-- START --

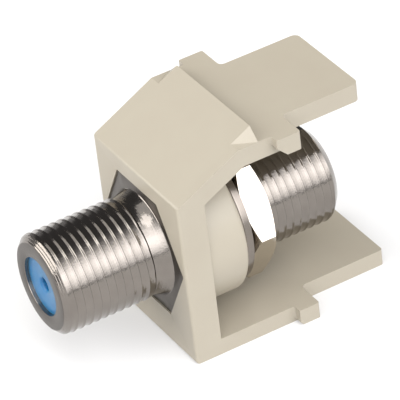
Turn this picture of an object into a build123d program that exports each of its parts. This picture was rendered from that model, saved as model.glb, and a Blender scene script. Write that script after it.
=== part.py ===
from build123d import *
from math import cos, pi, radians, tan
import os

# Snap-in F connector module: a threaded coaxial barrel clamped in a moulded wall-plate housing.
# Millimetres. The origin is on the barrel's axis, in the plane of the housing's front face.
# +X is to the right seen from the front, +Y runs to the rear along the barrel, +Z is up.

# Housing: front frame
FACE_WIDTH = 14.6
FACE_TOP = 7.45
PLATE_BOTTOM = 9.15
FRAME_DEPTH = 2.65
FACE_EDGE_R = 0.35

# Housing: ramp, latch arm and catch
RAMP_ANGLE = 27.2
ARM_TOP = 10.75
STRIP_THICKNESS = 1.8
CATCH_RISE = 1.05
CATCH_INSET = 1.2
ARM_END = 20.1
ARM_WIDTH = 10.2
ARM_CORNER_R = 0.6
TAB_START = 9.75
TAB_LENGTH = 2.4
TAB_REACH = 0.9
TAB_NOSE = 0.95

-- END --

**What this task involves**. Output the listing above exactly as it appears.

**Exercise response**.
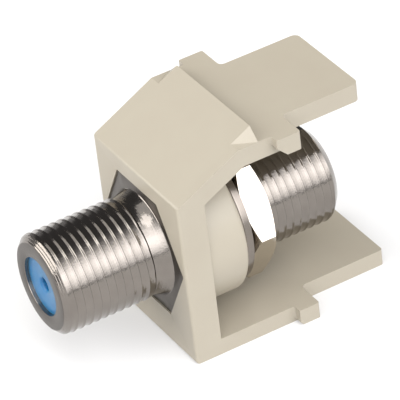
Turn this picture of an object into a build123d program that exports each of its parts. This picture was rendered from that model, saved as model.glb, and a Blender scene script. Write that script after it.
=== part.py ===
from build123d import *
from math import cos, pi, radians, tan
import os

# Snap-in F connector module: a threaded coaxial barrel clamped in a moulded wall-plate housing.
# Millimetres. The origin is on the barrel's axis, in the plane of the housing's front face.
# +X is to the right seen from the front, +Y runs to the rear along the barrel, +Z is up.

# Housing: front frame
FACE_WIDTH = 14.6
FACE_TOP = 7.45
PLATE_BOTTOM = 9.15
FRAME_DEPTH = 2.65
FACE_EDGE_R = 0.35

# Housing: ramp, latch arm and catch
RAMP_ANGLE = 27.2
ARM_TOP = 10.75
STRIP_THICKNESS = 1.8
CATCH_RISE = 1.05
CATCH_INSET = 1.2
ARM_END = 20.1
ARM_WIDTH = 10.2
ARM_CORNER_R = 0.6
TAB_START = 9.75
TAB_LENGTH = 2.4
TAB_REACH = 0.9
TAB_NOSE = 0.95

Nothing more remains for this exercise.